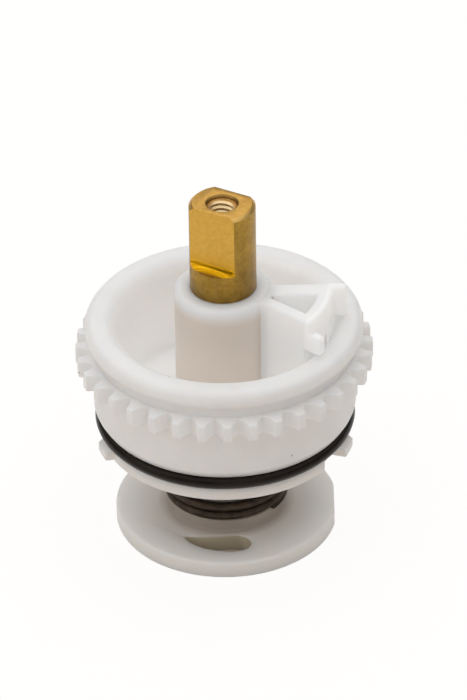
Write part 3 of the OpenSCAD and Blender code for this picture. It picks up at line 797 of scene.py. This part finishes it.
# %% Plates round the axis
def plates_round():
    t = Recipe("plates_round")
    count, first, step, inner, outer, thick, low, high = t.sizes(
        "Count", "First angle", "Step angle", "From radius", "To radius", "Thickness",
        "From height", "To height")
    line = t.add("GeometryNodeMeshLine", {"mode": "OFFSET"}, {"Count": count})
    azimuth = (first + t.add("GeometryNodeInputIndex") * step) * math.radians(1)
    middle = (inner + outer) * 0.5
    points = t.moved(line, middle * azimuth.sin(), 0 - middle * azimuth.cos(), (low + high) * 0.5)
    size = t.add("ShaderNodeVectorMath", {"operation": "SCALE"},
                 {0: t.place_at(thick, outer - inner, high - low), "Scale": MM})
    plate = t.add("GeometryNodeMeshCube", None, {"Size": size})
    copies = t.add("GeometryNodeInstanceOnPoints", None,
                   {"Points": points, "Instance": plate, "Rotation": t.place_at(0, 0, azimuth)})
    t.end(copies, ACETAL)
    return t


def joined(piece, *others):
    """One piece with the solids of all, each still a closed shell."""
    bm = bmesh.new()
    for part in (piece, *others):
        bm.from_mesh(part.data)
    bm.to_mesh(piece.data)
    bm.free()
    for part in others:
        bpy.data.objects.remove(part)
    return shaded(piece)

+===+

WHAT TO PRODUCE: Can you reproduce all the material exactly?

OUTPUT OF THE TASK:
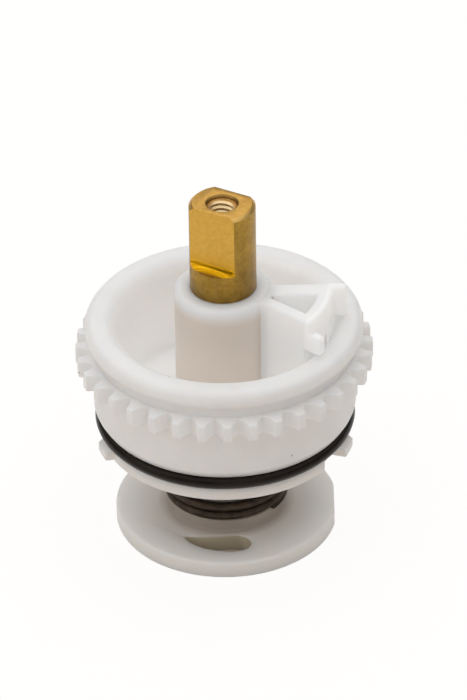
Write part 3 of the OpenSCAD and Blender code for this picture. It picks up at line 797 of scene.py. This part finishes it.
# %% Plates round the axis
def plates_round():
    t = Recipe("plates_round")
    count, first, step, inner, outer, thick, low, high = t.sizes(
        "Count", "First angle", "Step angle", "From radius", "To radius", "Thickness",
        "From height", "To height")
    line = t.add("GeometryNodeMeshLine", {"mode": "OFFSET"}, {"Count": count})
    azimuth = (first + t.add("GeometryNodeInputIndex") * step) * math.radians(1)
    middle = (inner + outer) * 0.5
    points = t.moved(line, middle * azimuth.sin(), 0 - middle * azimuth.cos(), (low + high) * 0.5)
    size = t.add("ShaderNodeVectorMath", {"operation": "SCALE"},
                 {0: t.place_at(thick, outer - inner, high - low), "Scale": MM})
    plate = t.add("GeometryNodeMeshCube", None, {"Size": size})
    copies = t.add("GeometryNodeInstanceOnPoints", None,
                   {"Points": points, "Instance": plate, "Rotation": t.place_at(0, 0, azimuth)})
    t.end(copies, ACETAL)
    return t


def joined(piece, *others):
    """One piece with the solids of all, each still a closed shell."""
    bm = bmesh.new()
    for part in (piece, *others):
        bm.from_mesh(part.data)
    bm.to_mesh(piece.data)
    bm.free()
    for part in others:
        bpy.data.objects.remove(part)
    return shaded(piece)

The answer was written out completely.